=== What is asked ===
Locate, in the data below, the line that contains "for thing in" and the line that contains "if empty is"; reproduce exactly those two lines and every line between them, nothing more.

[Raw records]
>> begin

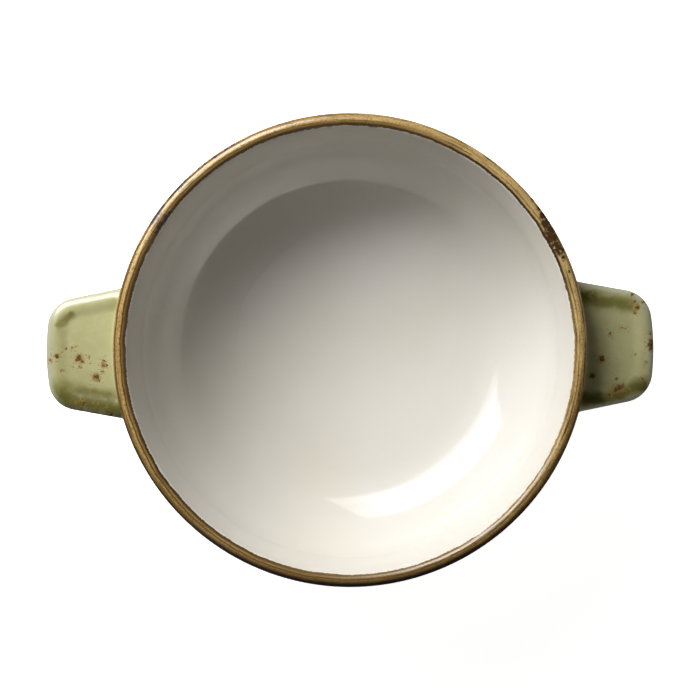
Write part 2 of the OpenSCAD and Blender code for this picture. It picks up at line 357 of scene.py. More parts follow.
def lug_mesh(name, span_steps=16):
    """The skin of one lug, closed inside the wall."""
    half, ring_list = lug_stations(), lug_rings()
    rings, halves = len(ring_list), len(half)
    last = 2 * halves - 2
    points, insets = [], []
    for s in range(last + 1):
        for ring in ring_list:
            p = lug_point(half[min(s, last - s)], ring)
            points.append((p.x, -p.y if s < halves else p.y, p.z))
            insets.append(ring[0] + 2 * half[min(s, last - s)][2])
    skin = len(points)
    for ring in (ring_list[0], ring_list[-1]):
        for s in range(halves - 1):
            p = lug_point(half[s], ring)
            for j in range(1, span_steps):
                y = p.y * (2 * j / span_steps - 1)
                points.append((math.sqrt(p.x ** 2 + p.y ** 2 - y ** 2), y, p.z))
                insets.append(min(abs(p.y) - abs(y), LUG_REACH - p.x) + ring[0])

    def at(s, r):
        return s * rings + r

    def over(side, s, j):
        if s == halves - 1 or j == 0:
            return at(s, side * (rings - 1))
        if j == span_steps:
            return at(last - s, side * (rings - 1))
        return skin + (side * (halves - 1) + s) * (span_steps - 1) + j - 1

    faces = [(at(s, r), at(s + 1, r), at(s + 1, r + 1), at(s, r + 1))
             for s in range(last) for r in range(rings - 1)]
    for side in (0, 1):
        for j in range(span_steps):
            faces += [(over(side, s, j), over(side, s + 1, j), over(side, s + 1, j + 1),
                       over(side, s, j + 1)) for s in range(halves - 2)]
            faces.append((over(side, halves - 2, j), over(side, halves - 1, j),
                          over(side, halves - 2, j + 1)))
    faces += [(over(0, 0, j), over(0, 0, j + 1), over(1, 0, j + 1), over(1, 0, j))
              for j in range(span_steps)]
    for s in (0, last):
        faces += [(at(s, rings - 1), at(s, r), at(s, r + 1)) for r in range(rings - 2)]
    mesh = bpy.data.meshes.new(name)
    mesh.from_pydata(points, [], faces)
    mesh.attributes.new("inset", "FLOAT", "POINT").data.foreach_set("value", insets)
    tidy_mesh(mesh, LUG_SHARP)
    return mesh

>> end
>> begin

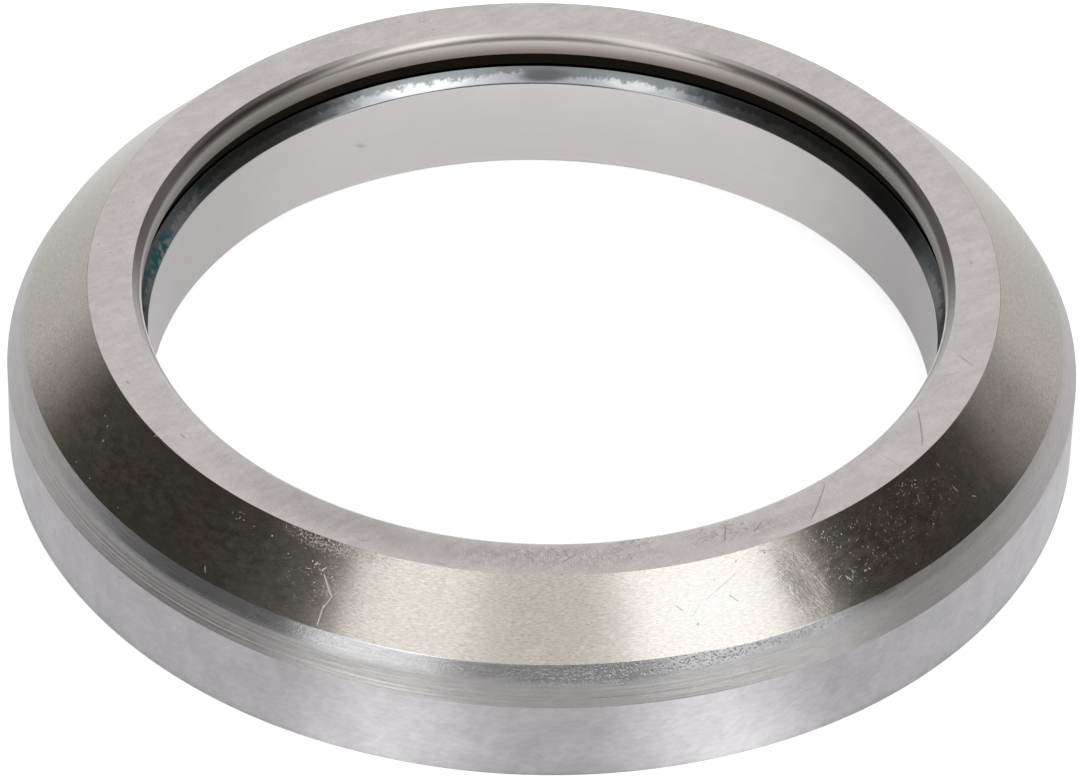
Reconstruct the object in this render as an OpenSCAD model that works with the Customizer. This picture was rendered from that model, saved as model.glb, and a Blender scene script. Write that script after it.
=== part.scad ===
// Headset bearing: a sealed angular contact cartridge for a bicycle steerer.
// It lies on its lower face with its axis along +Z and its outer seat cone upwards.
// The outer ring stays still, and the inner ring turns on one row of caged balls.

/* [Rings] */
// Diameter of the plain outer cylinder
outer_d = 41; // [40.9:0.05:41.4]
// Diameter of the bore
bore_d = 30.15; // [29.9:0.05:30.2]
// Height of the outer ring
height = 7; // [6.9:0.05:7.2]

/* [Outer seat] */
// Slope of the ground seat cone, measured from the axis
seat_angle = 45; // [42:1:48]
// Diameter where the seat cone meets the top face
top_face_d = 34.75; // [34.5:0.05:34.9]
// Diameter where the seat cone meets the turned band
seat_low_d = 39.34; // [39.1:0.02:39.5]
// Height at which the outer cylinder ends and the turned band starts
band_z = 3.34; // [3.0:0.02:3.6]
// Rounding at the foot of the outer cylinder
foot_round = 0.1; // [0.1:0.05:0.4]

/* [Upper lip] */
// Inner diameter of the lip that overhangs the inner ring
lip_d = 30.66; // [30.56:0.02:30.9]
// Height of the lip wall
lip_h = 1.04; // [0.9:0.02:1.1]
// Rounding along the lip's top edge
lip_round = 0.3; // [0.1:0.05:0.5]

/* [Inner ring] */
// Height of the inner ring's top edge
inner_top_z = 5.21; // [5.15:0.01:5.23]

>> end
>> begin

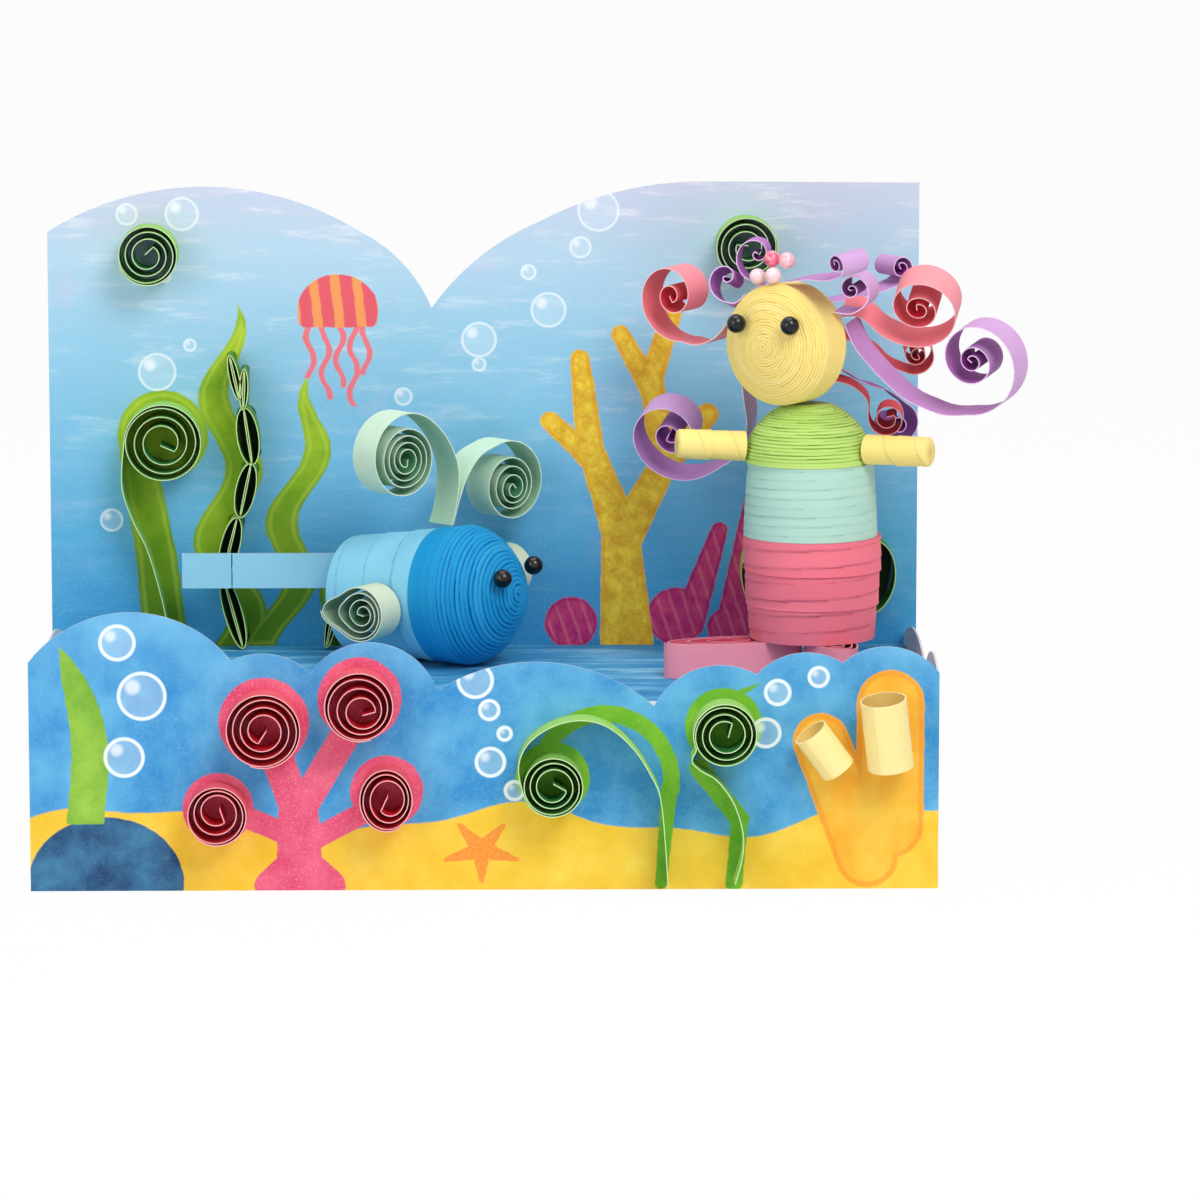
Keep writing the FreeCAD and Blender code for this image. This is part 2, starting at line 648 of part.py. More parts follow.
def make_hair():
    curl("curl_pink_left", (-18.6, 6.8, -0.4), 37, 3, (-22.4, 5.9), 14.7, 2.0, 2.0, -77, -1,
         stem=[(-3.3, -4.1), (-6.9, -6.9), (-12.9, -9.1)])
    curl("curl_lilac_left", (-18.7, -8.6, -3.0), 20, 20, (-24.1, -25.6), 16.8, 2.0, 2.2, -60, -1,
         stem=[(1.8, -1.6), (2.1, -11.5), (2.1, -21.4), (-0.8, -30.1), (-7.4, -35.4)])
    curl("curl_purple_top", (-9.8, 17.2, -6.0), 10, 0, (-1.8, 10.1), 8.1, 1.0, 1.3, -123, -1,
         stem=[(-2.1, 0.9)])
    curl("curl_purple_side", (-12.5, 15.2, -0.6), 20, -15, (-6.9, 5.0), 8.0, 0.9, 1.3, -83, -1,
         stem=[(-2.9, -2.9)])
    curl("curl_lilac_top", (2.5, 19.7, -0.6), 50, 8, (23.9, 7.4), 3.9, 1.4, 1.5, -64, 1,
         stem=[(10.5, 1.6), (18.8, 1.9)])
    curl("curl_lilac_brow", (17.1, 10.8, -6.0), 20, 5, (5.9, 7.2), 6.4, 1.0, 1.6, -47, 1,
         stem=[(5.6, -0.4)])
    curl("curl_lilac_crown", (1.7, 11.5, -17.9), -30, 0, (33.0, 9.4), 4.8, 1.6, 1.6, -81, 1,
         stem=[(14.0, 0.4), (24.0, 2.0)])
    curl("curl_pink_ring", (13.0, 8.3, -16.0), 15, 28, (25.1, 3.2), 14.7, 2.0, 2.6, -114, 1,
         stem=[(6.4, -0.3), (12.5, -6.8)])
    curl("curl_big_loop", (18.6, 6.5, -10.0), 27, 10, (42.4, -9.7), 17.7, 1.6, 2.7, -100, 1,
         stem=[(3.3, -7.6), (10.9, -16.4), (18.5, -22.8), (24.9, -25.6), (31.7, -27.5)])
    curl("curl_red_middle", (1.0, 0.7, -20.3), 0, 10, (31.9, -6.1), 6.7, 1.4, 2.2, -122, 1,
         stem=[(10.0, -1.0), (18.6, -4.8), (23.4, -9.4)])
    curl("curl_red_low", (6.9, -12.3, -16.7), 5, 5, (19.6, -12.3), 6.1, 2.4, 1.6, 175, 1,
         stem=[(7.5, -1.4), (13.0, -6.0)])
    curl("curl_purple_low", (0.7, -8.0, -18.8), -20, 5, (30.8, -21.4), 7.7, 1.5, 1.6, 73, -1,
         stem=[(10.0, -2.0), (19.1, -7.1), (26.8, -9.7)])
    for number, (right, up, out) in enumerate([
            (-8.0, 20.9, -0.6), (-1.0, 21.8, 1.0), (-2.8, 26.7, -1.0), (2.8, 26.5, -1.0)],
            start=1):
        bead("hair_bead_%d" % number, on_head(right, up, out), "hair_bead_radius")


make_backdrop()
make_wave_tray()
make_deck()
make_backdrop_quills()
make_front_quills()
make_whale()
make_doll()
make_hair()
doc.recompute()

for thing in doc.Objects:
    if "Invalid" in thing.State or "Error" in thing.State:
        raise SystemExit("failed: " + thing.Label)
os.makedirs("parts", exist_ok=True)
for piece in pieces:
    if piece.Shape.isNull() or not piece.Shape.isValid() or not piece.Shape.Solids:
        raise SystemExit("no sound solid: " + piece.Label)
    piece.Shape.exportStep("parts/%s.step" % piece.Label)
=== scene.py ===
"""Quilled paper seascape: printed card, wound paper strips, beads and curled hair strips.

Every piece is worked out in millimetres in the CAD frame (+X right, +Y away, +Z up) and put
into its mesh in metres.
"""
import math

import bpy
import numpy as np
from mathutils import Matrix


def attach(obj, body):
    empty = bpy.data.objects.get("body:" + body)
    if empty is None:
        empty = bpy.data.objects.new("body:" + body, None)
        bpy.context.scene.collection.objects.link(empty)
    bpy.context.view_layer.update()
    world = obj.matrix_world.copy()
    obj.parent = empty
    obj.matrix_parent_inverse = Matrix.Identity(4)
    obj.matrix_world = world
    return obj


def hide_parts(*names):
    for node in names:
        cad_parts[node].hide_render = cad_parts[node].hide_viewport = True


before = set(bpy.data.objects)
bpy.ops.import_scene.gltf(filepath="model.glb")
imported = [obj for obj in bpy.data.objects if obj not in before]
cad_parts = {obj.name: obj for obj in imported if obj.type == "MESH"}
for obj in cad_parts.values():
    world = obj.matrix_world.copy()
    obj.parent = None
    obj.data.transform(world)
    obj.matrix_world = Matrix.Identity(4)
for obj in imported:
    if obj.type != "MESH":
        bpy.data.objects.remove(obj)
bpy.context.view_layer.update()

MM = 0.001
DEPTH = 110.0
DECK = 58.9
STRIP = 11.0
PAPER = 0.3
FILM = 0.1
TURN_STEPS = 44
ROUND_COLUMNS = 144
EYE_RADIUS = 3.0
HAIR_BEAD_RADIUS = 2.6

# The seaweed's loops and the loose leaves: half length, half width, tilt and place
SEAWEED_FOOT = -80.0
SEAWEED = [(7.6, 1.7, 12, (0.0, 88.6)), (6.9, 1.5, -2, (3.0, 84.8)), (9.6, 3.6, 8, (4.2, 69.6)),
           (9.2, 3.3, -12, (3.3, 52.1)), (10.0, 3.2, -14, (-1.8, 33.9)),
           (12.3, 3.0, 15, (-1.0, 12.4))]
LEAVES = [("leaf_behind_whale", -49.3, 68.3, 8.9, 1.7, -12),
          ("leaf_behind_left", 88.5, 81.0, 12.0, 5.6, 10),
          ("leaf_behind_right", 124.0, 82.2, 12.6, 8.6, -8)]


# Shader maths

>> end

=== Final answer ===
for thing in doc.Objects:
    if "Invalid" in thing.State or "Error" in thing.State:
        raise SystemExit("failed: " + thing.Label)
os.makedirs("parts", exist_ok=True)
for piece in pieces:
    if piece.Shape.isNull() or not piece.Shape.isValid() or not piece.Shape.Solids:
        raise SystemExit("no sound solid: " + piece.Label)
    piece.Shape.exportStep("parts/%s.step" % piece.Label)
=== scene.py ===
"""Quilled paper seascape: printed card, wound paper strips, beads and curled hair strips.

Every piece is worked out in millimetres in the CAD frame (+X right, +Y away, +Z up) and put
into its mesh in metres.
"""
import math

import bpy
import numpy as np
from mathutils import Matrix


def attach(obj, body):
    empty = bpy.data.objects.get("body:" + body)
    if empty is None:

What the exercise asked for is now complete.